In 2020, McCloud Zicmuse was elected Prince Carnival shortly before the scheduled edition of Scharnaval. Two days later, public health measures introduced in response to the COVID-19 pandemic led to the cancellation of the carnival procession. Leading to Zicmuse to call himself Prins Zonder Carnaval. The event was subsequently cancelled again in 2021 and 2022 due to continued restrictions. During this period, Zicmuse retained the title of Prince Carnival despite the absence of a parade and continued to fulfil a representative role associated with the position, leading him to refer to himself as "Prins Zonder Carnaval".

Following the lifting of pandemic-related restrictions, the carnival did not immediately resume. In 2023, the municipality announced that Scharnaval would not take place, citing a policy decision to alternate major public events, including the carnival and the local light festival, as well as financial considerations. As a result, the interruption of the carnival extended beyond the pandemic period.

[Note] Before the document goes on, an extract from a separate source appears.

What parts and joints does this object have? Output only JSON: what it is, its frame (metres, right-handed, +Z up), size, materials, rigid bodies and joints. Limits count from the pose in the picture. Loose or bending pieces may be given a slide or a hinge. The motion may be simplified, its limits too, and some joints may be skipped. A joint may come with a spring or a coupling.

The carnival returned on 16 March 2024 after a five-year hiatus. The procession included ten groups, three floats, and a one-kilometre route, running from Rue Van Ysendyck/Van Ysendyckstraat to Helmet. No new Prince Carnaval was elected; the 2020 winner, McCloud Zicmuse, retained the title of "Prins Zonder Carnaval." The event attracted local residents and visitors, although participation and the scale of the procession were smaller than in previous years.

== Prince(ss) Carnival ==
Since 1999, Schaarbeek has elected a Prince or Princess of Carnival each year. Candidates compete in quizzes on the history of Schaarbeek and folkloric challenges, such as blind beer tastings. The winner receives the keys to the city, and leads the main carnival procession for one year, wearing a green-and-white costume with a wooden marotte featuring a donkey’s head. Since 2016, a Junior Prince or Princess is also chosen.